The Habs observe their 100th birthday, next year, but the centennial celebrations got off to a head start earlier this month.
No team in the National Hockey League is as decorated as the Montreal Canadiens, Le Bleu-Blanc-et-Rouge, and their formidable marketing machine is determined to create a phony frenzy and stretch the centennial party by several months.
The Canadiens were founded on Dec. 4, 1909 and since 1916 have won 24 Stanley Cups, and seen 44 of its players inducted into the Hockey Hall of Fame. So far this season the club is off to a respectable 16-8-5 start, trailing Boston, but still a respectable showing, if you don’t count their humiliating 3-1 defeat last week to the 3-1 to the lowly Tampa Bay Lightning.
To kick off the centennial, four players, Howie Morenz, Jean Beliveau, Maurice (Rocket) Richard and Guy Lafleur, have been immortalized in bronze on a new plaza outside the bell centre that was dedicated on Dec.4. The mint has struck 10 million one-dollar coins with the CH logos, and Canada Post will issue four million Habs stamps.
Players medallions have been struck,replica jerseys produced, and several books about the team have hit the bookstores in time for Christmas, none of them better than The Montreal Canadiens, 100 years of Glory, by veteran Toronto journalist D’Arcy Jenish. (Doubleday, 336 pp. $35.00) Its a history you might have thought veteran Montreal sports columnist Red Fisher would have written. The irony, of course, is that it took Jenish, a Maple Leaf’s fan, to tell this compelling, dispassionate, story of Canada’s most revered hockey club.

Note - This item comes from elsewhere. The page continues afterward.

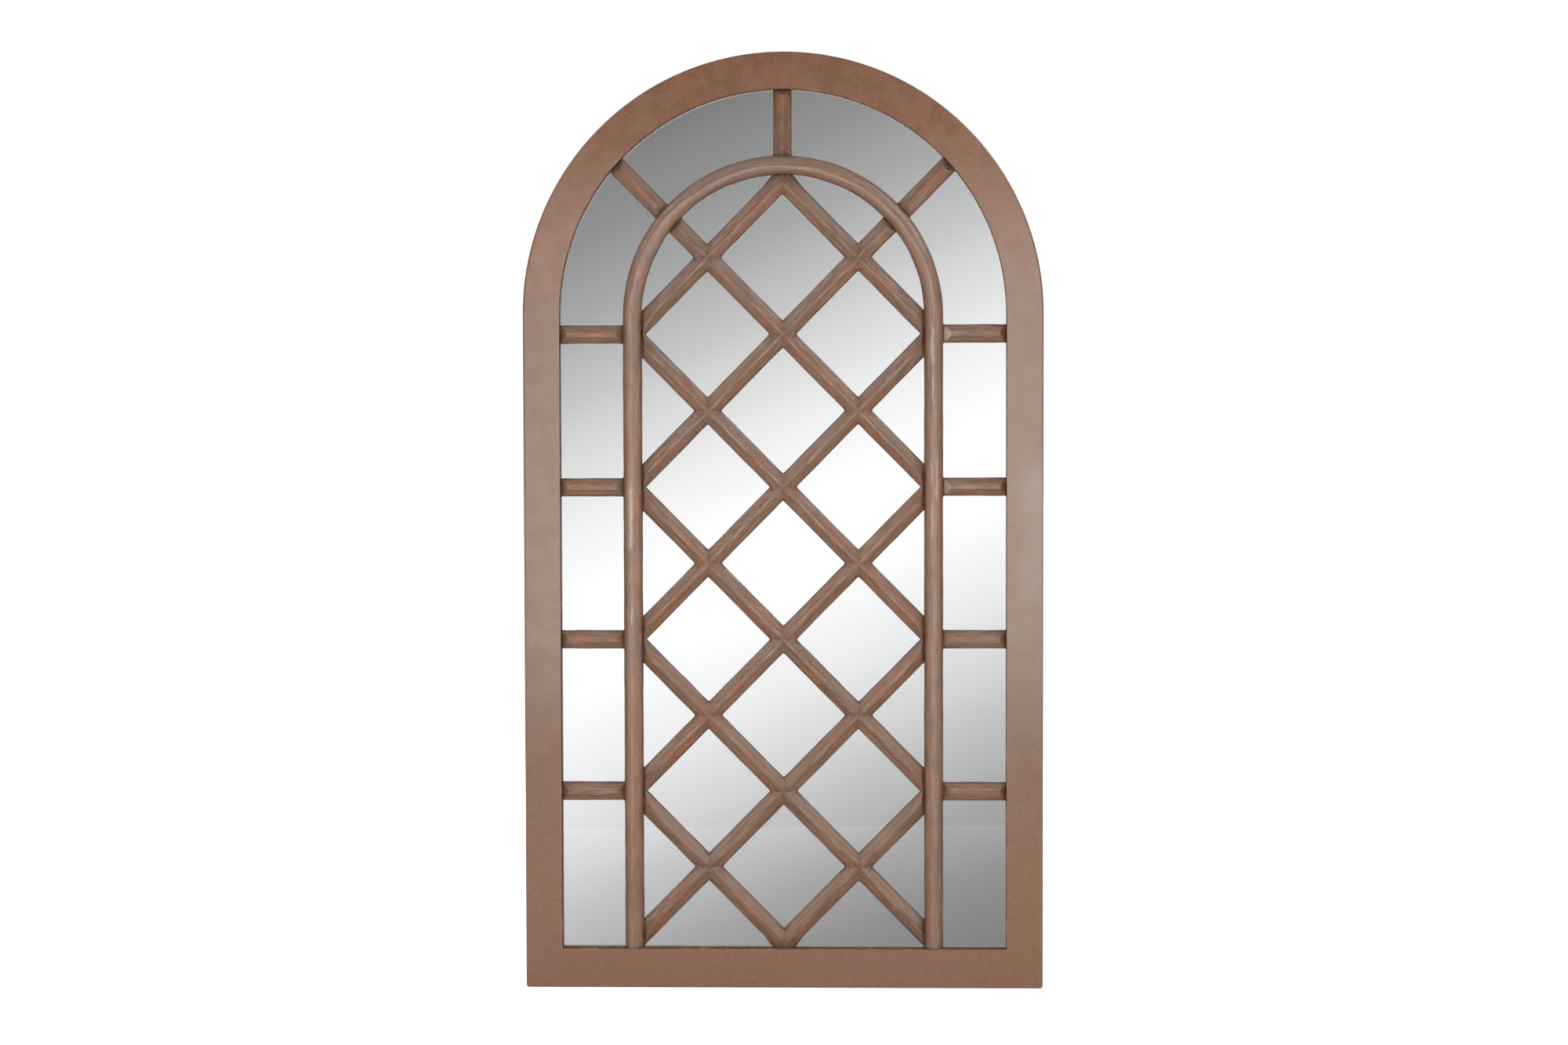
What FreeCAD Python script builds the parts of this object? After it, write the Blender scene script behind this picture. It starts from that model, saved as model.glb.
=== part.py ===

“So much has been written by so many that there is a tendency to wonder: What’s missing? What more can be said?” he writes, “The history of the Canadiens is like an old house that has seen too many coats of paint. In the telling and the retelling, much of the story’s original sparkle and freshness have been lost.” Jenish sets out to write about the thrill of the game, and succeeds. His compact, anecdotal, account, is the result not only to four years of painstaking research, but also because of the author’s longstanding friendship with the club’s general manager, Bob Gainey. The two played together on the Peterborough Junior B Lions Club that won gold at the 1971 Canada Games.
“Bob and I were team-mates, we spent two winters playing hockey together,” Jenish said in an interview when he was in Montreal earlier this month to speak to the Womens’ Canadian Club. “Our lives only intersected in the arena. But when I was rolling ideas around in m y head for my next book and realized the Habs centennial was approaching, my friendship with him opened doors for me. He introduced me to the club’s owner, George Gillett and its president, Pierre Boivin, to coaches, players and to the team historian.” Jenish claims the team was late getting off the ground because French Canadians at the turn of the 20th century preferred to “dine, dance and fraternize,” instead of play hockey. The truth is a bit more nuanced. In the late 19th and early 20th century, French Canadians weren’t allowed to play on Montreal’s storied English-speaking hockey teams like the Winged Wheelers and he Victorias, because those teams were exclusively for Protestants, and Roman Catholics were not welcome. If French Canadians wanted to play, they had to join the Shamrocks, which was dominated by Irish Roman Catholics. The book chronicles the team from its first game, to how George Kennedy came up with the distinctive 'C' and 'H' logo and made the team profitable. It touches on all the highlights and all the heroes, Georges Vézina (The Chicoutimi Cucumber) AureleJoliat , Howie (The Stratford Streak) Morenz, Maurice (Rocket) Richard, and the celebrated, 1955 riot, Jean Beliveau, Guy (The Flower) Lafleur, Ken Dryden, Patrick Roy, right up to Carey Price and the Flying K’s on the present team: Saku Koivu, Alexei Kovalev, and the Kostotsyn brothers, Andrei and Sergie, Mike Komisarek and Tom Kostopoulos. For all of the hype building up around the centennial, all the blogs, quick hits and glossy coffee table books, 100 Years of Glory is the definitive Habs story inside out in terms of what has been written to date about the club.
Bob Gainey endorses the book, which is an unofficial, independent effort,, saying Jenish “has resisted the fluffy, romantic versions (of Habs history) which have become common, and delivered the nitty-gritty, real-deal story.” Even those with a marginal interest in hockey will be rewarded, and no die-hard Habs fan should be without it. The French-language version is expected in January.
An ideal companion volume Honoured Canadiens, by Andrew Podnieks (Fenn, 240 pages, $45) profiles all of the Habs who have been inducted into the Hockey Hall of Fame.